• Short problem: Copy out each line that includes the word "scene".

• Data:
------------------------------------------------------------
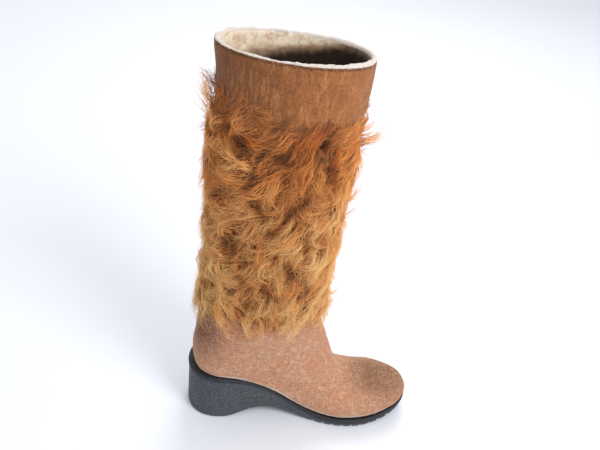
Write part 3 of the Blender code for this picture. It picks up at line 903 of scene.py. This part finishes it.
def parted(turn, height):
    """How near each point lies to a parting, from 0 to 1."""
    radius = PARTING_RADIUS
    places = np.column_stack([turn * radius, height])
    ends = [((math.radians(a) * radius, b), (math.radians(c) * radius, d)) for a, b, c, d in PARTINGS]
    near = np.min([segment_distance(places, start, end) for start, end in ends], axis=0)
    return np.exp(-((near / PARTING_REACH) ** 2))


def lock_values(leg, swirl):
    """Where each lock starts, which way it runs and how it stands, row by row and then the tufts."""
    row, column = np.divmod(np.arange(WOOL_ROWS * WOOL_COLUMNS), WOOL_COLUMNS)
    count = row.size
    turn = (column + 0.5 * (row % 2) + rng.uniform(-0.45, 0.45, count)) * 2 * math.pi / WOOL_COLUMNS
    low, high = band_edges(turn)
    length = rng.uniform(*LOCK_LENGTH, count)
    share = (row + rng.uniform(0, 1, count)) / WOOL_ROWS
    start = low + 0.6 * length
    height = start + share * (high - start)
    places = leg.spot(turn, height, np.zeros(count))
    flat = 0.12 + 0.88 * smooth_step(0.0, 0.050, high - height)
    share_lump = np.clip(swirl.lump(places), -1, 1)
    free = rng.random(count) < FREE_LOCKS
    rise = np.where(free, rng.uniform(*FREE_RISE, count), rng.uniform(*LAID_RISE, count))
    rows = np.column_stack([
        turn,
        height,
        swirl.angle(places) + rng.normal(0, 0.32, count),
        rng.normal(0, 1.1, count),
        length,
        rng.uniform(*LOCK_ARCH, count) * flat,
        rise * flat,
        rng.uniform(*LOCK_WIDTH, count),
        swirl.tone(places) + rng.normal(0, 0.12, count),
        flat,
        0.0018 * share_lump * flat,
        np.full(count, 2.0),
    ])
    tufts = np.array(TUFTS)
    extra = len(tufts)
    standing = np.column_stack([
        np.radians(tufts[:, 0]),
        tufts[:, 1],
        np.radians(tufts[:, 2]),
        rng.normal(0, 0.3, extra),
        tufts[:, 3],
        np.full(extra, 0.001),
        tufts[:, 4],
        rng.uniform(0.004, 0.007, extra),
        rng.uniform(0.52, 0.66, extra) + 0.10 * (tufts[:, 0] > 160),
        np.ones(extra),
        np.zeros(extra),
        np.full(extra, 1.15),
    ])
    return np.vstack([rows, standing])


def lock_strands(leg, swirl):
    """What lay_strands takes for each strand of the locks, and the strand's tone."""
    rows = np.repeat(lock_values(leg, swirl), STRANDS_A_LOCK, axis=0)
    turn, height, angle, bend, length, arch, rise, width, tone, flat, lump, power = rows.T
    n = len(rows)
    side = rng.normal(0, 0.5, n) * width
    crest = np.exp(-((side / (0.45 * width)) ** 2))
    laid = (
        turn + rng.normal(0, 0.012, n),
        height + rng.normal(0, 0.0025, n),
        angle + rng.normal(0, 0.10, n),
        bend + rng.normal(0, 0.35, n),
        length * rng.uniform(0.72, 1.18, n),
        side,
        np.maximum((rng.uniform(0.0008, 0.0036, n) + 0.0016 * crest) * flat + lump, 0.0002),
        arch * rng.uniform(0.6, 1.3, n),
        rise * rng.uniform(0.55, 1.2, n),
        power,
    )
    return laid, tone


def loose_strands(leg, swirl):
    """What lay_strands takes for each fine stray strand that lies over the locks."""
    m = LOOSE_STRANDS
    turn = rng.uniform(0, 2 * math.pi, m)
    low, high = band_edges(turn)
    height = low + 0.02 + rng.uniform(0, 1, m) * (high - low - 0.06)
    places = leg.spot(turn, height, np.zeros(m))
    return (
        turn,
        height,
        swirl.angle(places) + rng.normal(0, 0.8, m),
        rng.normal(0, 1.5, m),
        rng.uniform(*LOOSE_LENGTH, m),
        np.zeros(m),
        rng.uniform(0.002, 0.005, m),
        rng.uniform(0.001, 0.005, m),
        rng.uniform(-0.002, 0.007, m),
        np.full(m, 1.5),
    )


def mat_strands(leg, swirl, paths, outs):
    """Paths made kinky and sunk at partings and pits, with each point's lift off the felt and its gap."""
    places = paths.reshape(-1, 3)
    kinks = [
        Ripples(seed, 0.011)(places) * 0.0009 + Ripples(seed + 5, 0.03)(places) * 0.0012
        for seed in (21, 22, 23)
    ]
    paths = paths + np.stack(kinks, axis=1).reshape(paths.shape)
    around = np.arctan2(paths[:, :, 1] - LEG_Y, paths[:, :, 0] - LEG_X)
    gap = np.maximum(parted(around.ravel(), paths[:, :, 2].ravel()), 0.8 * swirl.pit(paths.reshape(-1, 3)))
    gap = gap.reshape(around.shape)
    away = np.hypot(paths[:, :, 0] - LEG_X, paths[:, :, 1] - LEG_Y)
    lift = away - leg.radius(around, paths[:, :, 2])
    sunk = gap * np.clip(lift - LEAST_LIFT, 0, MOST_SUNK) * SINK_SHARE
    return paths - outs * sunk[:, :, None], lift - sunk, gap


def strand_colors(tone, height, lift, gap):
    """Colours along the strands, with painted shade at their roots and in gaps and painted light where they
    stand out.
    """
    # Painted light where a strand stands off the felt, and painted shade towards its root.
    tones = tone[:, None] + 0.24 * smooth_step(0.0015, 0.0085, lift) - 0.22 * (1 - STRAND_LEVELS) ** 2
    # Painted shade in partings and pits.
    colors = wool_color(tones - GAP_SHADE * gap)
    colors *= 1 - HIGH_LOSS * smooth_step(0.24, 0.35, height)[:, :, None]
    top = 0.6 * smooth_step(0.355, 0.395, height) * (1 - smooth_step(0.003, 0.007, lift))
    return colors + (TOP_COLOR - colors) * top[:, :, None]


def make_wool_strands(leg, swirl):
    """All strands, shared out at random over a few pieces of the same size."""
    locks, tone = lock_strands(leg, swirl)
    loose = loose_strands(leg, swirl)
    paths, outs = lay_strands(leg, *(np.concatenate(pair) for pair in zip(locks, loose)))
    n, m = len(tone), LOOSE_STRANDS
    tone = np.concatenate([tone + rng.normal(0, 0.08, n), rng.normal(0.70, 0.12, m)])
    widths = np.concatenate([rng.uniform(*STRAND_RADIUS, n), rng.uniform(*LOOSE_RADIUS, m)])
    paths, lift, gap = mat_strands(leg, swirl, paths, outs)
    colors = strand_colors(tone, paths[:, :, 2], lift, gap)
    material = strand_material("wool_strand", 0.8, 0.3)
    order = rng.permutation(len(paths))
    for k, chosen in enumerate(np.array_split(order, WOOL_PIECES)):
        name = f"wool_strands_{k + 1}"
        mesh = strands_mesh(name, paths[chosen], outs[chosen], widths[chosen], STRAND_LEVELS, colors[chosen])
        add_piece(name, mesh, material)


def make_wool_ground(leg, swirl):
    """The matted ground under the strands, thinned to nothing at the band's edges."""
    ground = fine_copy("wool_locks", "wool_ground", FLEECE_GRID, 2)
    points = vertex_array(ground)
    turn = np.arctan2(points[:, 1] - LEG_Y, points[:, 0] - LEG_X)
    reach = np.hypot(points[:, 0] - LEG_X, points[:, 1] - LEG_Y)
    felt = leg.radius(turn, points[:, 2])
    low, high = band_edges(turn)
    full = smooth_step(low - 0.002, low + 0.022, points[:, 2])
    full = full * (1 - smooth_step(high - 0.045, high - 0.006, points[:, 2]))
    lumps = swirl.lump(points) * 0.0012 + Ripples(32, 0.007)(points) * 0.0004
    depth = 0.45 * np.clip(reach - felt, 0, 0.006)
    reach = felt + (depth + 0.0004 + lumps) * full - 0.0022 * (1 - full)
    points[:, 0] = LEG_X + reach * np.cos(turn)
    points[:, 1] = LEG_Y + reach * np.sin(turn)
    set_vertices(ground, points)
    piece = add_piece("wool_ground", ground, fleece_material())
    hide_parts("wool_locks")


# Camera, light and floor

# Lights: name, place, what it is aimed at, size, power and colour
LIGHTS = (
    ("key", (0.9, -1.0, 1.4), (0.06, 0, 0.2), 0.8, 18, (1.0, 0.98, 0.96)),
    ("back", (0.4, 1.3, 1.4), (0.06, 0, 0.25), 1.0, 12, (1.0, 1.0, 1.0)),
)

# Half the floor's side, how far it lies below the sole, and the strength of the light from all round
FLOOR_REACH = 6
FLOOR_GAP = 0.0002
WORLD_STRENGTH = 0.80


def make_camera():
    """Camera at the photograph's place and angle, turned and drawn nearer so that it frames the one boot."""
    turn, pitch, roll = (math.radians(a) for a in (-CAMERA_TURN, CAMERA_PITCH, CAMERA_ROLL))
    ahead = Vector((0, math.cos(pitch), -math.sin(pitch)))
    right = Vector((1, 0, 0))
    up = right.cross(ahead)
    right, up = right * math.cos(roll) + up * math.sin(roll), up * math.cos(roll) - right * math.sin(roll)
    swing = Matrix.Rotation(turn, 3, "Z")
    ahead, right, up = swing @ ahead, swing @ right, swing @ up
    off_right, off_down = (pixel - size / 2 for pixel, size in zip(AIM_PIXEL, IMAGE_SIZE))
    aim = ahead + right * off_right / PHOTO_FOCAL - up * off_down / PHOTO_FOCAL
    nudge = ahead.rotation_difference(aim).to_matrix()
    ahead, right, up = nudge @ ahead, nudge @ right, nudge @ up
    camera = bpy.data.objects.new("camera", bpy.data.cameras.new("camera"))
    bpy.context.scene.collection.objects.link(camera)
    camera.matrix_world = Matrix.Translation(CAMERA_PLACE) @ Matrix((right, up, -ahead)).transposed().to_4x4()
    camera.data.sensor_width = SENSOR_WIDTH
    camera.data.lens = SENSOR_WIDTH * PHOTO_FOCAL * ZOOM / IMAGE_SIZE[0]
    camera.data.clip_start = 0.01
    bpy.context.scene.camera = camera


def add_light(name, place, aim, size, power, color):
    light = bpy.data.objects.new(name, bpy.data.lights.new(name, "AREA"))
    light.data.shape = "DISK"
    light.data.size = size
    light.data.energy = power
    light.data.color = color
    light.location = place
    light.rotation_euler = (Vector(aim) - Vector(place)).to_track_quat("-Z", "Y").to_euler()
    bpy.context.scene.collection.objects.link(light)


def make_studio():
    """Plain pale floor and soft light."""
    floor_shader = Shader("pale_floor", 0.45, 0, (1, 1, 1), 0.3)
    floor_shader.surface.inputs["Base Color"].default_value = (*linear(232, 235, 243), 1)
    bm = bmesh.new()
    bmesh.ops.create_grid(bm, x_segments=1, y_segments=1, size=FLOOR_REACH)
    mesh = bpy.data.meshes.new("floor")
    bm.to_mesh(mesh)
    bm.free()
    mesh.materials.append(floor_shader.material)
    floor = bpy.data.objects.new("floor", mesh)
    floor.location.z = -FLOOR_GAP
    bpy.context.scene.collection.objects.link(floor)

    world = bpy.data.worlds.new("studio")
    world.use_nodes = True
    sky = world.node_tree.nodes["Background"]
    sky.inputs["Color"].default_value = (0.96, 0.98, 1.0, 1)
    sky.inputs["Strength"].default_value = WORLD_STRENGTH
    bpy.context.scene.world = world
    for light in LIGHTS:
        add_light(*light)
    bpy.context.scene.view_settings.view_transform = "Standard"


make_camera()
make_studio()
rim_top = make_sole()
make_insole()
upper_mesh, rim_mask, inner_mask, inner_shade_mask = make_upper(rim_top)
make_felt_fibres(upper_mesh, rim_mask, inner_mask, inner_shade_mask)
leg, swirl = Leg(upper_mesh), Swirl()
make_wool_strands(leg, swirl)
make_wool_ground(leg, swirl)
------------------------------------------------------------
• Correct response:
Write part 3 of the Blender code for this picture. It picks up at line 903 of scene.py. This part finishes it.
    bpy.context.scene.collection.objects.link(camera)
    bpy.context.scene.camera = camera
    bpy.context.scene.collection.objects.link(light)
    bpy.context.scene.collection.objects.link(floor)
    bpy.context.scene.world = world
    bpy.context.scene.view_settings.view_transform = "Standard"